Understanding perception helps you sell more, here is how it works.
Imagine you are having a conversation with someone, and you want them to feel as you do.
You say: “You MUST love this. I do; it’s just SO amazing.”
They nod, you think ‘Great, they are same as me’
What they actually think is ‘Great, they like it’.
Both people walk away thinking they completely understand each other. This is the challenge with all communication; each of us perceives things differently than the other person.
The plus side is that perception is a powerful tool which allows each human to be an individual. Everyone’s brain builds their own reality; they see the world uniquely, it makes sense in their head and that’s all that matters.
The minus side is exactly the same; you can’t ever be sure that what you say is understood as you meant it and nor should you, as it is perceived via your personal lens and if you try to push that too hard, too often, too aggressively then people stop listening.
Where this becomes an issue in fashion is when a brand believes it is communicating exactly what it wants but their message gets lost; their perception is different to how their market understands it. This is not simply about the words used either; we communicate in a variety of ways and in fashion it’s typically a combination of imagery first and words second (and ideally both as a tag team). If you want a live study, look at the reactions to fashion posts on Instagram. There you have fans of a brand whose reactions vary dramatically for each and every post, My favourite brand to observe this phenomenon with is Prada; they have lots of fans (and the odd troll) but tonnes of examples of people showing ‘love’ but for a huge variety of different reasons.

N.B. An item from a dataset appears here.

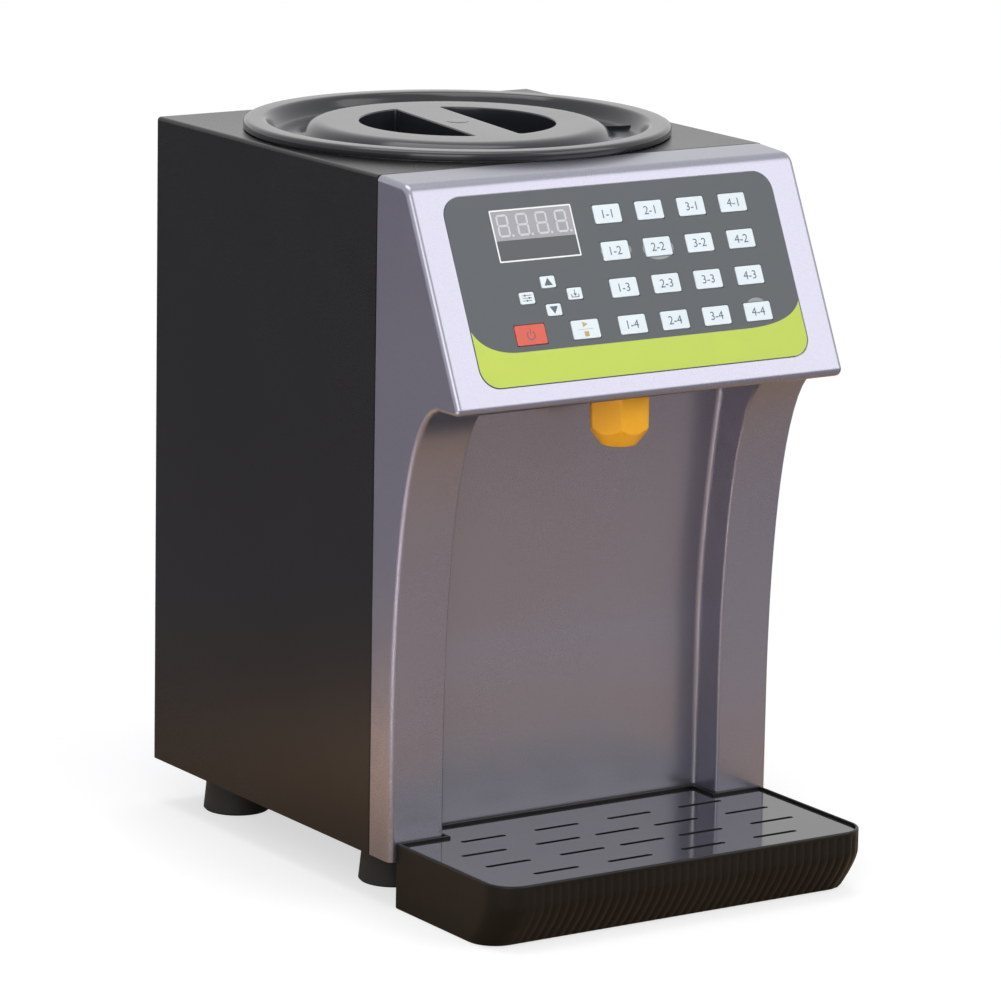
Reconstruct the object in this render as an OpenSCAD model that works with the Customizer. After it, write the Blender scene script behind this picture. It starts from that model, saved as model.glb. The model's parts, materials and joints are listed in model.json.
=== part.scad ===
// Countertop syrup dispenser: a sheet-metal casing with a hanging tank, a gear pump,
// a moulded fascia with a sloped keypad head over a cup bay, and a drip tray.
// Frame: +Z up, front towards -Y, origin on the floor below the middle of the overall box.
// Inside at_seam(), y = 0 is the seam between casing and fascia; on_face() lies on the sloped face.

/* [Casing] */
// Width of the sheet-metal casing
casing_w = 260; // [250:1:290]
// Depth of the casing from the fascia seam to its back
casing_d = 244; // [240:1:280]
// Height of the casing sides
casing_h = 387; // [370:1:430]
// Thickness of the sheet metal
sheet_t = 1.2; // [0.8:0.1:2]
// Width of the folded returns that take the screws
return_w = 14; // [12:1:18]
// Visible gap between casing and fascia
seam_gap = 0.6; // [0.3:0.1:1]
// Clearance between pieces that are fitted together
fit = 0.3; // [0.2:0.05:0.4]

/* [Feet] */
// Height of the rubber feet
foot_h = 27; // [15:1:40]
// Radius of a foot where it meets the floor
foot_r = 20; // [14:0.5:24]
// Radius of a foot where it meets the base plate
foot_top_r = 17; // [12:0.5:22]
// Distance of the foot centres from the middle
foot_x = 94; // [80:1:100]
// Distance of the front foot centres behind the seam
foot_front_y = 31; // [26:1:50]
// Distance between front and rear foot centres
foot_span = 175; // [120:1:180]

/* [Fascia head] */
// Height of the head from the casing top to its underside
head_h = 122; // [116:1:140]
// Slope of the keypad face from the vertical
face_angle = 25.5; // [18:0.5:30]
// Reach of the head's top in front of the seam
top_reach = 29; // [24:1:40]
// Fall of the head's top towards the front
top_drop = 1.5; // [0:0.5:4]
// Rounding where the top turns into the face
face_round = 9; // [4:0.5:14]
// Rounding of the lower lip
lip_round = 4; // [2:0.5:6]
// Wall of the moulded fascia
wall = 3; // [2:0.25:4]

/* [Fascia columns] */
// Width of each column
col_w = 36; // [30:1:44]
// Reach of the columns in front of the seam
col_reach = 21.5; // [18:0.5:30]
// Reach of the columns where they meet the head
arch_reach = 64; // [55:1:68]
// Height over which the columns sweep forward
arch_h = 191; // [150:1:210]
// Thickness of the panel at the back of the cup bay
panel_t = 2.5; // [2:0.25:4]
// Overlap of the panel behind the columns
panel_lap = 10; // [9.5:0.5:13]
// Reach of the panel's top in front of the seam
panel_sweep = 19; // [12:0.5:24]
// Height over which the panel sweeps forward
panel_sweep_h = 152; // [110:1:170]

/* [Keypad] */
// Width of the printed label
label_w = 221; // [212:1:228]
// Height of the printed label
label_h = 109.5; // [108:0.5:114]
// Distance of the label below the head's top corner
label_top = 9.1; // [7:0.1:11]
// Corner radius of the label
label_r = 12; // [4:0.5:16]
// Thickness of the label
label_t = 0.8; // [0.5:0.1:1.2]
// Width of a dose key
key_w = 18; // [14:0.5:22]
// Height of a dose key
key_h = 10.8; // [8:0.2:14]
// Sideways pitch of the dose keys
key_pitch_x = 28.5; // [24:0.5:30]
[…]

To understand fashion perception you have to look inside your company and outside at what your market is asking for.
Every season has a moment of inspiration. Sometimes the fashionista takes inspiration from external sources and sometimes they copy (but don’t tell anyone!). Sometimes they follow, but they always have a unique story and reason for doing what they do. This can be hidden in the curve, the design, the label width, the smallest details. IF you figure this out then you understand half of the fashion perception and will understand what drives people to buy or not. Then you just need to make sure your imagery demonstrates the story.
How can one predict the future when the world is a constant state of change? This is where being dedicated to data matters. We never mean boring data; we do always, always, always mean the emotional side of data: the people, the individuals, the customers you have, the customers you want. That is where storytelling is key; if you take the time to understand your customers beyond just being numbers you will win.